Needless to say, I backed the wrong horse. I fell for a scam with a whole bunch of fine print. And as the fine print got larger, and I had to face the fact that I had not only been scammed but was also the scammer… I had to face that it was not only no longer fun, but the programmers who are shit designers and even worse at reading humans are now in charge. The people with $20,000 Macs pitching a fit over aesthetic were now in charge, and the people like me, who had enabled them, had been exploited and left behind. Furthermore, I am no longer able to grow an audience with my “authenticity” and “candour”, because algorithms and Tracy from HR now decide who gets a job, or builds an audience, or makes a living. Unfortunately, now, because I have spent so many years calling people cunts for fun on the internet, that I can’t even go back to a real job. Turns out, I sacrificed it all for a career that didn’t exist.

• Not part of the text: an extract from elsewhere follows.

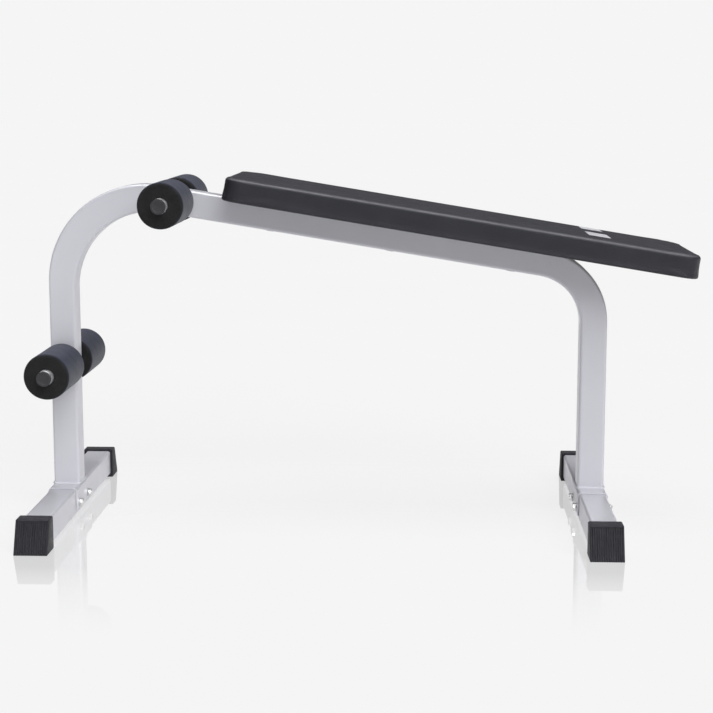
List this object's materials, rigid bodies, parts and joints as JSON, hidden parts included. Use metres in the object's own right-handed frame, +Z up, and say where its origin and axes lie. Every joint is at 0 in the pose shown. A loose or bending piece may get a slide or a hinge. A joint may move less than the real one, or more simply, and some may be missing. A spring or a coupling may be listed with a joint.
{
  "type": "sit-up bench",
  "caption": "Fixed sloping sit-up bench: a padded board on one bent square tube, with cross feet and foam rollers on two rods for the ankles and knees.",
  "frame": {"origin": "on the floor, under the middle of the bench's bounding box", "axes": "+X along the bench from the roller end to the low end of the padded board, +Y across it, +Z up"},
  "size_m": [1.2346, 0.6726, 0.654],
  "materials": {
    "silver_paint": "satin silver-grey powder coat",
    "zinc_plate": "bright zinc plate",
    "bright_rod": "bright plated steel tube",
    "foot_rubber": "moulded black rubber with upright ribs",
    "roller_foam": "dark closed-cell foam with a skin",
    "dark_plastic": "moulded dark plastic",
    "pale_nylon": "moulded nylon",
    "pad_vinyl": "dark charcoal vinyl with a fine grain",
    "pad_filling": "open-cell polyurethane foam",
    "plywood": "plywood with a dark stain"
  },
  "bodies": {
    "bench": {"pad_cover": "pad_vinyl", "pad_foam": "pad_filling", "pad_board": "plywood", "pad_bolt_1": "zinc_plate", "pad_washer_1": "zinc_plate", "pad_tee_nut_1": "zinc_plate", "access_plug_1": "dark_plastic", "pad_bolt_2": "zinc_plate", "pad_washer_2": "zinc_plate", "pad_tee_nut_2": "zinc_plate", "access_plug_2": "dark_plastic", "pad_bolt_3": "zinc_plate", "pad_washer_3": "zinc_plate", "pad_tee_nut_3": "zinc_plate", "access_plug_3": "dark_plastic", "main_frame_tube": "silver_paint", "left_cross_foot": "silver_paint", "left_saddle": "silver_paint", "left_rear_foot_cap": "foot_rubber", "left_front_foot_cap": "foot_rubber", "left_front_foot_bolt": "zinc_plate", "left_front_foot_head_washer": "zinc_plate", "left_front_foot_nut_washer": "zinc_plate", "left_front_foot_nut": "zinc_plate", "left_rear_foot_bolt": "zinc_plate", "left_rear_foot_head_washer": "zinc_plate", "left_rear_foot_nut_washer": "zinc_plate", "left_rear_foot_nut": "zinc_plate", "right_cross_foot": "silver_paint", "right_saddle": "silver_paint", "right_rear_foot_cap": "foot_rubber", "right_front_foot_cap": "foot_rubber", "right_front_foot_bolt": "zinc_plate", "right_front_foot_head_washer": "zinc_plate", "right_front_foot_nut_washer": "zinc_plate", "right_front_foot_nut": "zinc_plate", "right_rear_foot_bolt": "zinc_plate", "right_rear_foot_head_washer": "zinc_plate", "right_rear_foot_nut_washer": "zinc_plate", "right_rear_foot_nut": "zinc_plate", "upper_roller_rod": "bright_rod", "upper_rod_screw": "zinc_plate", "upper_rear_rod_bush": "pale_nylon", "upper_rear_rod_plug": "dark_plastic", "upper_front_rod_bush": "pale_nylon", "upper_front_rod_plug": "dark_plastic", "lower_roller_rod": "bright_rod", "lower_rod_screw": "zinc_plate", "lower_rear_rod_bush": "pale_nylon", "lower_rear_rod_plug": "dark_plastic", "lower_front_rod_bush": "pale_nylon", "lower_front_rod_plug": "dark_plastic"},
    "upper_rear_roller": {"upper_rear_roller": "roller_foam"},
    "upper_front_roller": {"upper_front_roller": "roller_foam"},
    "lower_rear_roller": {"lower_rear_roller": "roller_foam"},
    "lower_front_roller": {"lower_front_roller": "roller_foam"}
  },
  "joints": [
    {"name": "upper_rear_roller_spin", "type": "hinge", "parent": "bench", "child": "upper_rear_roller", "pos_m": [-0.36068, 0.106, 0.60293], "axis": [0, 1, 0], "continuous": true},
    {"name": "upper_front_roller_spin", "type": "hinge", "parent": "bench", "child": "upper_front_roller", "pos_m": [-0.36068, -0.106, 0.60293], "axis": [0, 1, 0], "continuous": true},
    {"name": "lower_rear_roller_spin", "type": "hinge", "parent": "bench", "child": "lower_rear_roller", "pos_m": [-0.57483, 0.106, 0.291], "axis": [0, 1, 0], "continuous": true},
    {"name": "lower_front_roller_spin", "type": "hinge", "parent": "bench", "child": "lower_front_roller", "pos_m": [-0.57483, -0.106, 0.291], "axis": [0, 1, 0], "continuous": true}
  ]
}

I sure had fun, though. Asterisk.
* actual asterisk: I actually found this out in 2001, because I worked in a computer store and had been blogging about being pregnant with my daughter and not telling anyone. My boss said “congratulations” as I walked in the following afternoon. So I found out earlier. Still…shiiiiiiit. And no, I never asterisked my swearing. Fuck that shit. Asterisk people are the worst. Swear or don’t swear. Shit or get off the pot, fuckhead.